Sunday, August 9, 2009

The Goatman and my innocence

Sounds like an early, bad Bruce Springsteen song, huh?

It was 40 years ago that the Goatman "terrorized" the Lake Worth area outside Fort Worth. He really was just a hulking bunch of hair that scared good behavior back into parking teenagers and now seems was likely some high school offensive lineman with a wig and 1969 summer hippie hair running prank.

The event was very clear to me in part because I lived in the burg right next to Lake Worth, White Settlement. It was transition time for a 12-year-old, the cusp of teenagerness and moving from elementary school into junior high. I remember peddling my bicycle into the area where the Goatman was sighted - during the day only, of course - and wondering if during the sunshine he crouched in the surrounding areas through which I peddled.

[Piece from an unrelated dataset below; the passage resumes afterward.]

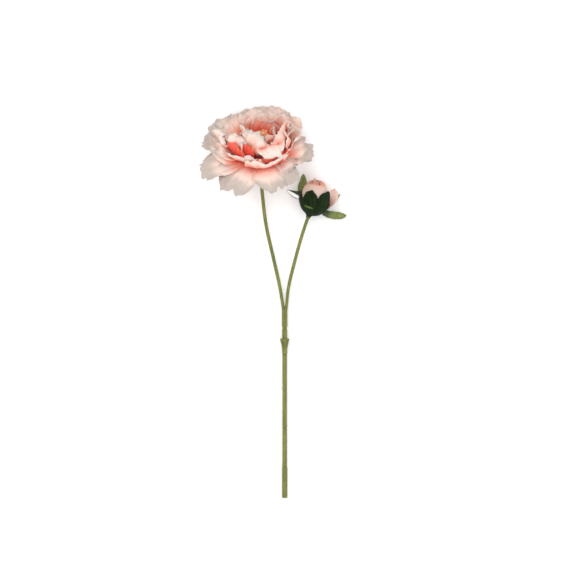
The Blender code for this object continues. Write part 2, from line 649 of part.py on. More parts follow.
def forked_stem(flower, bloom, bud):
    """Neck, sleeve and both branches, moulded in one piece."""
    neck, sleeve = NECK_DIAMETER / 2, SLEEVE_DIAMETER / 2
    foot = COLLAR_TOP - SOCKET_DEPTH + FIT_GAP
    profile = ((0, foot), (neck - 0.4, foot), (neck, foot + 0.6), (neck, SEAM_PLACE - 3.0),
               (neck + 0.2, SEAM_PLACE - 1.6), (neck - 0.5, SEAM_PLACE - 0.2), (neck - 0.4, SEAM_PLACE + 0.4),
               (sleeve, SEAM_PLACE + 2.2), (sleeve, SLEEVE_TOP - 5.0), (sleeve - 0.8, SLEEVE_TOP - 1.5),
               (0, SLEEVE_TOP))
    core = turned("forked_stem", profile, STEM_SIDES, flower)
    along_stem(core)
    bloom_route, bud_route = branch_routes(frame_in_mm(bloom), frame_in_mm(bud))
    bloom_branch = tube("bloom_branch", smooth_route(bloom_route, 3), BLOOM_BRANCH_DIAMETER / 2, flower)
    bud_branch = tube("bud_branch", smooth_route(bud_route, 3), BUD_BRANCH_DIAMETER / 2, flower)
    fuse(core, [bloom_branch, bud_branch])
    core.data.materials.append(material("stem green", STEM_GREEN, 0.55))
    return core


def shade_smooth():
    for obj in bpy.data.objects:
        if obj.type == 'MESH':
            obj.data.shade_smooth()
            obj.data.set_sharp_from_angle(angle=math.radians(40))


def move_to_origin(flower):
    """Move the flower so that the middle of its box's bottom is the origin."""
    bpy.context.view_layer.update()
    graph = bpy.context.evaluated_depsgraph_get()
    low = Vector((math.inf,) * 3)
    high = -low
    for obj in bpy.data.objects:
        if obj.type == 'MESH':
            shape = obj.evaluated_get(graph)
            for vert in shape.data.vertices:
                place = obj.matrix_world @ vert.co
                low = Vector(map(min, low, place))
                high = Vector(map(max, high, place))
    flower.location = (-(low.x + high.x) / 2, -(low.y + high.y) / 2, -low.z)
    bpy.context.view_layer.update()


def main():
    clear_scene()
    flower = empty("flower", None, (0, 0, 0), ((1, 0, 0), (0, 1, 0), (0, 0, 1)))
    bloom = empty("bloom", flower, BLOOM_BASE, head_axes(0.0, BLOOM_ELEVATION))
    bud = empty("bud", flower, BUD_BASE, head_axes(BUD_HEADING, BUD_ELEVATION))
    main_stem(flower)
    stem_collar(flower)
    forked_stem(flower, bloom, bud)
    bloom_calyx(bloom)
    bloom_petals(bloom)
    stamens(bloom)
    bud_calyx(bud)
    bud_petals(bud)
    bud_side_petal(bud)
    bud_leaves(flower, bud)
    shade_smooth()
    move_to_origin(flower)


main()
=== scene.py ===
# Cut peony of dyed fabric and moulded plastic, lying on pale paper and seen from above.
# Shapes are worked out in millimetres and scaled to metres when a piece is finished.
import math
import random

import bmesh
import bpy
from mathutils import Matrix, Vector, noise


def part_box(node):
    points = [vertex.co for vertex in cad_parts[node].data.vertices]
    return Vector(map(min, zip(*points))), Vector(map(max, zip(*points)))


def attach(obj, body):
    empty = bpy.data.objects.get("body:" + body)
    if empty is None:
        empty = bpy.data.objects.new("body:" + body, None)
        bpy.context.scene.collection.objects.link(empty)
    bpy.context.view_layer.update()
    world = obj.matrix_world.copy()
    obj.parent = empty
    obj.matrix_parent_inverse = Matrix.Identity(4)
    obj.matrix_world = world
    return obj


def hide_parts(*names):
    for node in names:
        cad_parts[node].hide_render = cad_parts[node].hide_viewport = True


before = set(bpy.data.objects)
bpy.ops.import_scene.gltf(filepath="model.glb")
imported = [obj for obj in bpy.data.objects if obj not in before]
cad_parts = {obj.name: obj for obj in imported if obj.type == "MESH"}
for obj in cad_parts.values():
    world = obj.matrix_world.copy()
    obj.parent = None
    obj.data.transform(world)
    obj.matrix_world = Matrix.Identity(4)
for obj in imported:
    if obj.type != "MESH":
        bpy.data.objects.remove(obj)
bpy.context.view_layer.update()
mm = 0.001
scene = bpy.context.scene

# The flower's own frame: its origin is on the floor below the cut end, +Y runs along the stem
stemLow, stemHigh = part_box("main_stem")
flower = Vector(((stemLow.x + stemHigh.x) / 2 / mm, stemLow.y / mm + 0.04, stemLow.z / mm))

stem = dict(diameter=5.5, length=171.8, rise=0.84, footSwell=0.42, footLift=0.25)
bloom = dict(base=(-29.0, 405.4, 38.0), heading=0.0, elevation=46.0, cupDepth=13.0, cupRadius=8.2)
bud = dict(base=(32.9, 338.2, 16.95), heading=8.0, elevation=4.0, radius=16.3, middle=19.0, upperStretch=1.53,
           upperFullness=0.75, lowerStretch=1.07, sepalRadius=17.8, neck=-3.8, neckTilt=12.0, petalSeat=1.1,
           leafSeat=1.2, cloth=0.45, leafCloth=0.5)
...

The bicycle had high rise handlebars and a gold banana seat with silver flecks. It was so flashy that if a child chose it these days there would likely be questions about his sexual orientation. But in 1969 it was almost standard issue and we seemed to believe that 12-year-olds didn't have an established orientation to consider.

The timeline made me think of that bicycle and our relationship even further. Even in the two years prior to Goatman time, I put miles and miles on those wheels, disappearing for entire days peddling over next to the then unnamed Bobcat Canyon where I knew every trail in the woods, along the gates of the then General Dynamics plant where unknown to me research was on for the next generation fighter plans and up to the fences along Carswell Air Force base where B-52s still made the earth rumble like California earthquakes and the rumor was they had atomic weapons just in case.

I probably peddled through creeks poisoned with the metals from the plants, dodged commuters along too small roads who drove gas guzzling vehicles and was always far from anyone who could identify me and who I was with. And there was simply no such thing as a bicycle helmet. It was my hair in the wind (yes, there was a time I had lots of hair) and crashes that left elbows and shins bleeding but from which I just got up.

It's that innocence that's lost. What child could ride without a helmet anymore, much less for hours and wandering miles without his parents knowledge, much less accompaniment? It's a time that made me feel free and to instill a still-sought thrill for wandering aimlessly and anonymously. In that period I think I found a lust for unexpected adventure, for heading out and dealing with what I find when I get there. I still long for it.

But in our world we can't have children with free range, or Goatmen. We lock down their brains with helmets and curfews and limitations and danger. We round up search parties and infrared and satellites for Goatmen.

We just don't have an appreciation for the unknown anymore. And that seems to be a big blow to innocence.